Around the world solution:
(I sort-of understand this, but it's best that I just paste in
a solution straight from the horse's mouth. Looks long and
complicated, though the drawing he gave me is clear enough.)
A little trial and error shows that you need to launch an increasingly large number of planes with the initial takeoff to support the mission as you push the one world-traveling plane out farther and farther. For example, if you divide the trip into five legs, and each leg into thirds, then you can launch 2 planes, let them travel 1/3 of a leg, burning 1/3 tank each, and then transfer 1/3 of one tank to the mission plane. You have delivered the mission plane, with a full tank, 1/15 of the total distance. Launching 4 planes, you can get 2 fully fueled planes to the 1/15 point, and 1 fully fueled plane to the 2/15
point. Its companion turns around and makes it back to the 1/15 point where it would have to be met by resupply planes launched in a second wave -- you can reuse one of the first two, since they have time to make it back to the carrier, refuel, and fly back to meet the returning plane.
So, larger and larger numbers of planes will be needed to provide a support structure for pushing the mission plane out farther and farther. Since, in the example given, the number of planes is doubling with each 1/15 distance flown, a key thing to recognize is that you can minimize the size of the supporting structure by meeting the mission plane as it returns around the other side of the world. The basic approach to the problem then devolves to planning a launch schedule that delivers the mission plane to the 2/5 point, allowing it to fly the far 1/5 alone, and planning a launch schedule to meet the mission plane coming from the other direction with sufficient fuel for return, which, as it turns out, is almost the mirror image of the outbound mission plan.

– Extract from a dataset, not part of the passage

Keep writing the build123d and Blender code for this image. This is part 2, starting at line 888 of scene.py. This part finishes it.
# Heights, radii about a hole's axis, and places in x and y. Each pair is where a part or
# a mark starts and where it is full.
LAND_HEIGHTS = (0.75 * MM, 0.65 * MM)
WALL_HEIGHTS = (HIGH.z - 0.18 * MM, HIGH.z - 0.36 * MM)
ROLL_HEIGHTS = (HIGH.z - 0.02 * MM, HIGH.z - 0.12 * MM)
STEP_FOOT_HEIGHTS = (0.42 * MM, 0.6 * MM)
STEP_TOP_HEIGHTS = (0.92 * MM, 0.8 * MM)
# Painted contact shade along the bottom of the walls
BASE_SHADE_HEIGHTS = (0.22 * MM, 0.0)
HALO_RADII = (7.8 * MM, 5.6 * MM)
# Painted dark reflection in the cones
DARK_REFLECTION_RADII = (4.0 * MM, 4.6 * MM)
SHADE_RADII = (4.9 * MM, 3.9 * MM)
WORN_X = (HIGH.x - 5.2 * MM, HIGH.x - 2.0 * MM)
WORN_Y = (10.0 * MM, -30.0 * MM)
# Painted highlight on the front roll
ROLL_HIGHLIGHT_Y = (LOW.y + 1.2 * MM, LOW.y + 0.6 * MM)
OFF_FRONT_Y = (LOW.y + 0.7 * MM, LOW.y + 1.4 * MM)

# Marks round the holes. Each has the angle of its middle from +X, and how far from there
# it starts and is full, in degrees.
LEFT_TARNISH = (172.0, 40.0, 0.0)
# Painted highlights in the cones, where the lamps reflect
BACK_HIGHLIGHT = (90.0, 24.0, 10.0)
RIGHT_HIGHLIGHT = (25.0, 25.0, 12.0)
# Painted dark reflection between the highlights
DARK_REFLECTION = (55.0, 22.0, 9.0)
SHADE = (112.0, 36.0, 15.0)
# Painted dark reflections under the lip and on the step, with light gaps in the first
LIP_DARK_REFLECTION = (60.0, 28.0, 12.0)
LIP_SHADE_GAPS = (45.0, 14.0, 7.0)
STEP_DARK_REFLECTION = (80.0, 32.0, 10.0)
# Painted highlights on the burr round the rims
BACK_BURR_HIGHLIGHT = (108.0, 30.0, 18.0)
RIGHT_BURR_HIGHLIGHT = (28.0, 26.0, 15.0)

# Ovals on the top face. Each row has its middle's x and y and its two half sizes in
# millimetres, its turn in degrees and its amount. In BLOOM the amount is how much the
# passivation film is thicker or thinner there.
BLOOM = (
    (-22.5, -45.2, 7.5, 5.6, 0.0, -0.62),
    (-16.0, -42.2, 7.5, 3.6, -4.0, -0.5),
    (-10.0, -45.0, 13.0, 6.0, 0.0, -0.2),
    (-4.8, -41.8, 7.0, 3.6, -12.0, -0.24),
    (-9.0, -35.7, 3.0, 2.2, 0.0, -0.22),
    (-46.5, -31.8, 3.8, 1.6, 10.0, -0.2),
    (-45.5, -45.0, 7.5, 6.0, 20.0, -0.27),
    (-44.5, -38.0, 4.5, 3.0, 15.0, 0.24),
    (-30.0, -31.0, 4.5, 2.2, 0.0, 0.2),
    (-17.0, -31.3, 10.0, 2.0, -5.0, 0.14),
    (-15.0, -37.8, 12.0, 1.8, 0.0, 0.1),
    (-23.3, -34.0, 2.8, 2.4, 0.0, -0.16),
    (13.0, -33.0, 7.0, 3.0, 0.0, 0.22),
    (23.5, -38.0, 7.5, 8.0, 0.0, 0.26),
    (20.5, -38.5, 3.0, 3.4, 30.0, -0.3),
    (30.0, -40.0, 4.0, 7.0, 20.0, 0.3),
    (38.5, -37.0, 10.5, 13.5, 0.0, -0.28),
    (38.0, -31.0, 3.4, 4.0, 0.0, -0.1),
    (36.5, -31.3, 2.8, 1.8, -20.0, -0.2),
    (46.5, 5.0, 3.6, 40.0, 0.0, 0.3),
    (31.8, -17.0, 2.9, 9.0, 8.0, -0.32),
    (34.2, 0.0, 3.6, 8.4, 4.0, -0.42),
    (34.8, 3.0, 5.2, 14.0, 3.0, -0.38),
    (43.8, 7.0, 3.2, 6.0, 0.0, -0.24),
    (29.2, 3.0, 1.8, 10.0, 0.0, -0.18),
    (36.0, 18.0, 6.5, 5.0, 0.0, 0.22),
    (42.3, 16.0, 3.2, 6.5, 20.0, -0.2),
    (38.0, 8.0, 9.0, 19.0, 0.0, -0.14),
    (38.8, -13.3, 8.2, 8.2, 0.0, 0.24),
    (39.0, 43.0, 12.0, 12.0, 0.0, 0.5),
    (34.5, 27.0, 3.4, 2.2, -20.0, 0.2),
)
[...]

Now the chief difficulty, and the reason for the inability to conclusively prove that one's solution is minimal, is coping with the continuous nature of the fuel/time/distance aspects of the problem with a discrete number of planes. One way to at least come up with a viable solution is to divide the continuous quantities into discreet units and base the plan around them. For example, we might divide the distance into 25 equal legs, define the fuel required to fly a leg as one unit, equal to 1/5 of a tank, and the time required to fly a leg as one unit.
It's easiest to transform the problem into a two-dimensional network optimization problem, with time as one dimension and distance as the other. Each node of the network represents a point in space/time where planes and fuel may be located. Planes and fuel flow in to and out of these nodes. The network for each half of the mission will appear as a triangle bounded on one side by a diagonal series of nodes that represent the progress of the mission plane and any companions along the flight path. The outbound triangle thus has a diagonal line of nodes that runs from the initial launch time at the carrier out to the point at which it does the solo traversal. Likewise, the inbound triangle has an opposite line that runs from the end of solo traversal to the final landing. A little thought shows that it is never necessary for any planes to be in the air outside of these triangles.

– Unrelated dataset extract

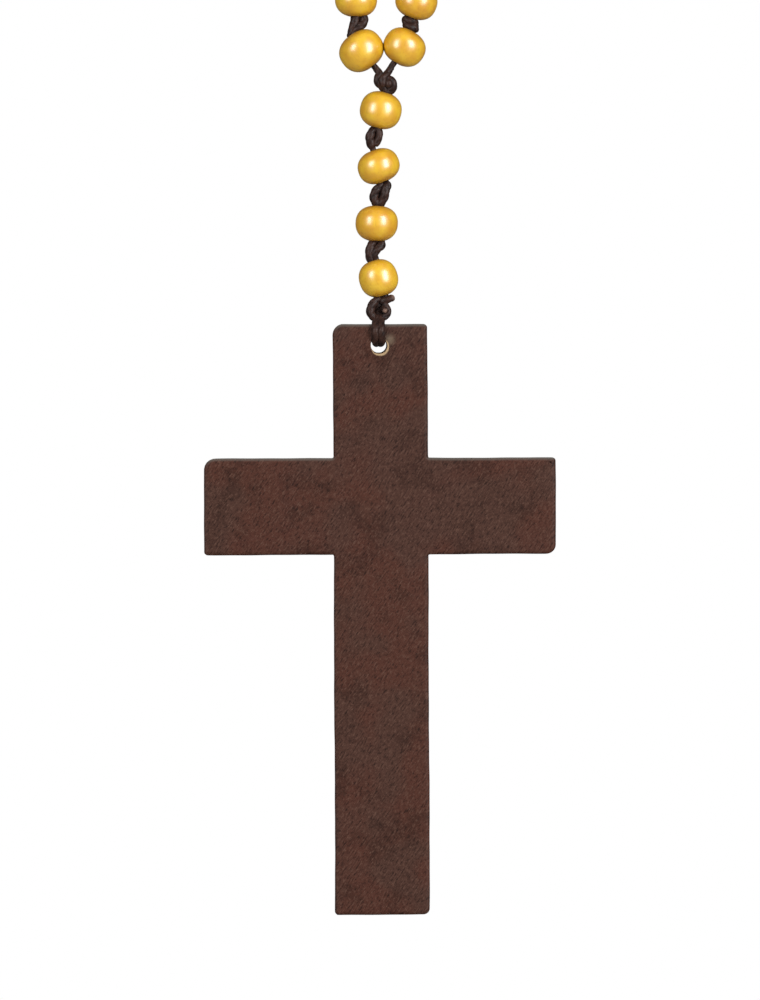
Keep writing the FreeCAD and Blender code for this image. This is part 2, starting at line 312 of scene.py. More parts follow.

Now we can plan each side of the mission starting from some initial constraint and working backwards to be sure the flows of fuel and planes in to and out of each node are in balance. Taking the outbound side first, start with the mission plane at the tip of the triangle, fully fueled. Now work backwards in both time and space -- what initial conditions would have to be true at the previous node for the final state to be achieved? Clearly the plane could not have reached the tip fully fueled while burning 1/5 of a tank of fuel, so it would have to have a companion plane for that leg. Therefore, there must be at least 2 planes at the tip of the triangle at the time the solo legs are begun. Since the companion cannot be allowed to crash, it must have enough fuel to at least fly back along the other diagonal of the outbound triangle, at least one unit of fuel, or 1/5 of a tank. Thus, at least 2 planes and 6/5 fuel are required to be at that point in space/time. Now we can attempt to work backwards again in time and space; what initial conditions must be true at the previous node? Since 2 planes arrive with 6/5 fuel, we need at least 2 planes with 8/5 fuel at the previous node. And we need 2 planes with 10/5 fuel at the node before that. You can see where this is going now. At the next node back, we need 2 planes with 12/5, an impossible condition, and so we must introduce a third plane, which as always needs to carry off at least 1/5 of a tank to turn back. So you have 3 planes and 11/5 instead of 2 with 10/5, and the previous node would have 3 planes with 14/5 fuel, which, as it turns out, has to be bumped to 4 with 15/5. So it goes, working backward one node at a time, adding planes and fuel as necessary, to the initial launch point. It turns out that something like 22 planes are needed for the initial launch if you've divided space into 25ths. For those who care, 22 planes fly the first leg, then 17, 12, 9, 7, 5, 4, 3, 2, and 2. Indeed, this is another key to the problem -- the finer you subdivide the space, the better your solution gets. You could see that dividing into 15ths was at least doubling the number of planes with each additional leg. 20ths is better, 25ths better still, and 30ths not much better.
Once you've bracketed the outbound and recapture missions with plane/fuel flows, you can work out the rest of the network such that all planes eventually are returned to the carrier. Additional planes need to be continually refueled and relaunched to meet planes that have turned back. And of course you need to plan the recapture mission after the mission plane has flown solo the 5 farthest legs, a rough mirror image of the outbound mission. The number of planes needed to support the mission is then found by counting the number of planes in the air at each moment in time, which is a sum of the planes at all nodes along a given time slice, and then the maximum of these sums is the number of planes needed for the overall mission. |